▸ **Required work**: Find each line with the word "materials" and copy it.

▸ **Records provided**:
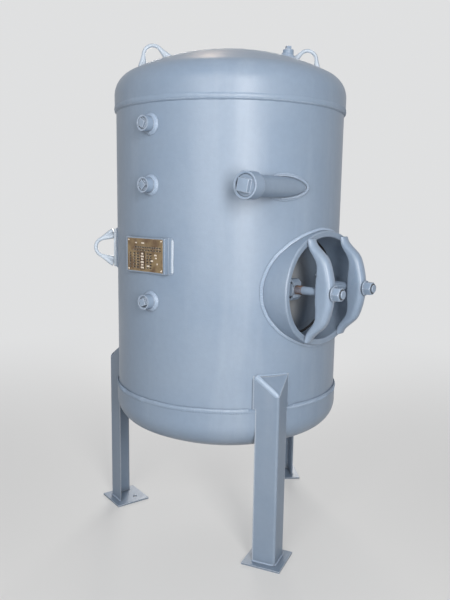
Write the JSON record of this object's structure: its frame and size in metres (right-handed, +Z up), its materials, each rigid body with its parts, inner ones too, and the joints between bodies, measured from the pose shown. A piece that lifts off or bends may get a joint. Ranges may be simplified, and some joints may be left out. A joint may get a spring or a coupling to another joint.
{
  "type": "vertical pressure tank",
  "caption": "Upright pressure tank on three angle legs, with lapped dished ends, an oval manway held by yokes, plugged couplings, a tangential inlet and lifting lugs.",
  "frame": {"origin": "the tank's vertical axis at floor level, the centre of the anchor circle", "axes": "+Z up along the tank's axis; -Y faces the viewer of the picture; +X to that viewer's right"},
  "size_m": [0.9325, 0.9135, 1.6343],
  "materials": {
    "tank_paint": "satin pale blue-grey enamel",
    "painted_weld": "the same enamel over rippled weld",
    "painted_fittings": "the same enamel over forged steel",
    "inner_paint": "thin grey coat, in the shade of the ring",
    "bolt_steel": "painted over, with rust at the inner thread",
    "gasket_rubber": "matt black",
    "brass_plate": "tarnished and stained, bare"
  },
  "bodies": {
    "root": {"shell": "tank_paint", "top_head": "tank_paint", "bottom_head": "tank_paint", "top_seam_weld": "painted_weld", "bottom_seam_weld": "painted_weld", "manway_ring": "tank_paint", "manway_weld": "painted_weld", "manway_gasket": "gasket_rubber", "manway_cover": "inner_paint", "left_clip": "inner_paint", "right_clip": "inner_paint", "left_bolt": "bolt_steel", "right_bolt": "bolt_steel", "left_yoke": "tank_paint", "right_yoke": "tank_paint", "left_washer": "painted_fittings", "right_washer": "painted_fittings", "left_nut": "painted_fittings", "right_nut": "painted_fittings", "front_leg": "tank_paint", "left_leg": "tank_paint", "rear_leg": "tank_paint", "front_foot": "tank_paint", "left_foot": "tank_paint", "rear_foot": "tank_paint", "upper_coupling": "painted_fittings", "middle_coupling": "painted_fittings", "lower_coupling": "painted_fittings", "upper_plug": "painted_fittings", "middle_plug": "painted_fittings", "lower_plug": "painted_fittings", "inlet_pipe": "tank_paint", "inlet_coupling": "painted_fittings", "inlet_plug": "painted_fittings", "inlet_weld": "painted_weld", "vent_coupling": "painted_fittings", "vent_plug": "painted_fittings", "drain_coupling": "painted_fittings", "drain_plug": "painted_fittings", "left_lifting_lug": "tank_paint", "right_lifting_lug": "tank_paint", "side_lug": "tank_paint", "nameplate_bracket": "tank_paint", "nameplate": "brass_plate"}
  },
  "joints": []
}
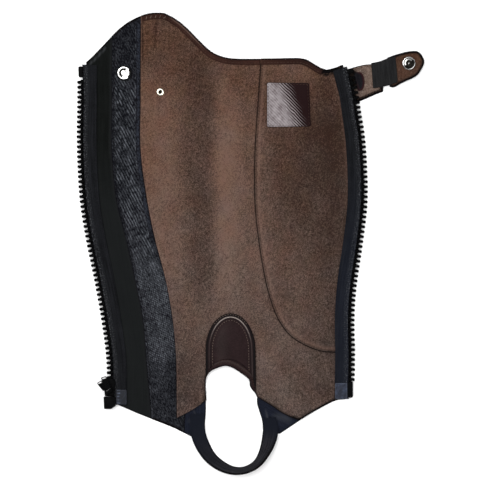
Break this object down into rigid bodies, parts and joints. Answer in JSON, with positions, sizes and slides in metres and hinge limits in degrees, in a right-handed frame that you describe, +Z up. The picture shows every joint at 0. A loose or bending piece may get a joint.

▸ **Solution below**:
Write the JSON record of this object's structure: its frame and size in metres (right-handed, +Z up), its materials, each rigid body with its parts, inner ones too, and the joints between bodies, measured from the pose shown. A piece that lifts off or bends may get a joint. Ranges may be simplified, and some joints may be left out. A joint may get a spring or a coupling to another joint.
  "materials": {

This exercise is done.